I'd recommend moving your script in a separate file that you can call from your pipeline. In your case I think it would look like this:

# This is a sample build configuration for Javascript.
# Only use spaces to indent your .yml configuration.
# -----
# You can specify a custom docker image from Docker Hub as your build environment.
image: node:4.6.0

pipelines:
  branches:
    develop:
      - step:
          script:
            - ./run_tests.sh
    master:
      - step:
        script:
          - ./run_tests.sh
          - export VAR=$VAR # export your variables if you need to access them in your script.
          - ./deploy.sh

Let me know if that makes sense.

Illia Ananich October 29, 2016

Yes, it works. But before, you need to run `git update-index --chmod=+x <file>` command (that works on all systems with installed git) to make the script available to execute. 

dr75 July 23, 2018

Just to clarify: you run this only once locally and then commit the file to the git repo as an executable. No need to run this as part of the yml.

dr75 July 23, 2018

In general, I would like to comment that while it is possible to avoid some duplication by pulling things together into scripts, the solution is not perfect. Mainly I see two drawbacks:

1. In a more advanced scenario, one still has a certain amount of duplication violating DRY: the image, caches, name declarations.

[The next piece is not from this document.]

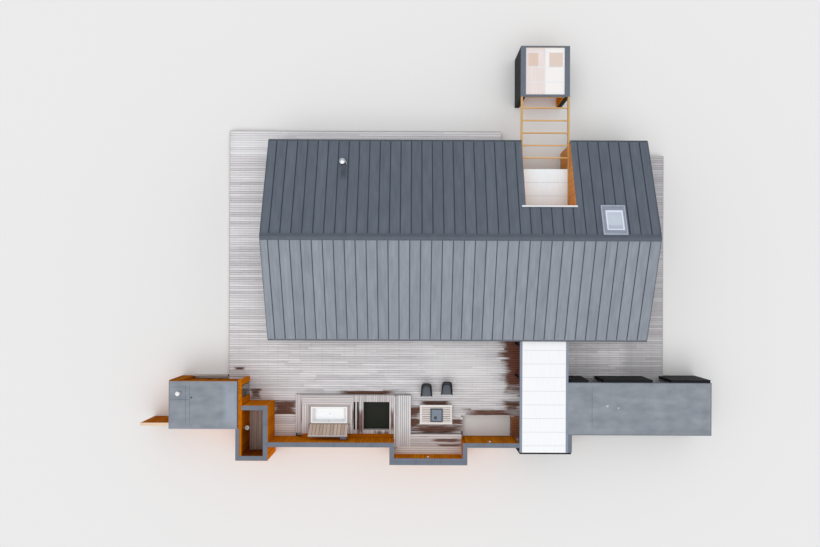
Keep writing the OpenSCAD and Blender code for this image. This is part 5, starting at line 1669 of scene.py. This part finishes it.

2. But what worries me more is that now all the commands in the script are reported under one top-level node which is the script name. So we lose timing information about the individual (sub)steps. For example if one has a couple of lines: test projA; test projB; then previously I immediately could see how long the testing of projA took. If these comands are pulled together into one script, then only the total length of the script is reported in the pipelines UI.

I believe it would be nice to have some sort of "code sharing" built into pipelines. And actually it already has that with its "definitions". Could it be extended so that it would allow for defining a number of sub-steps that can be reused among the branches?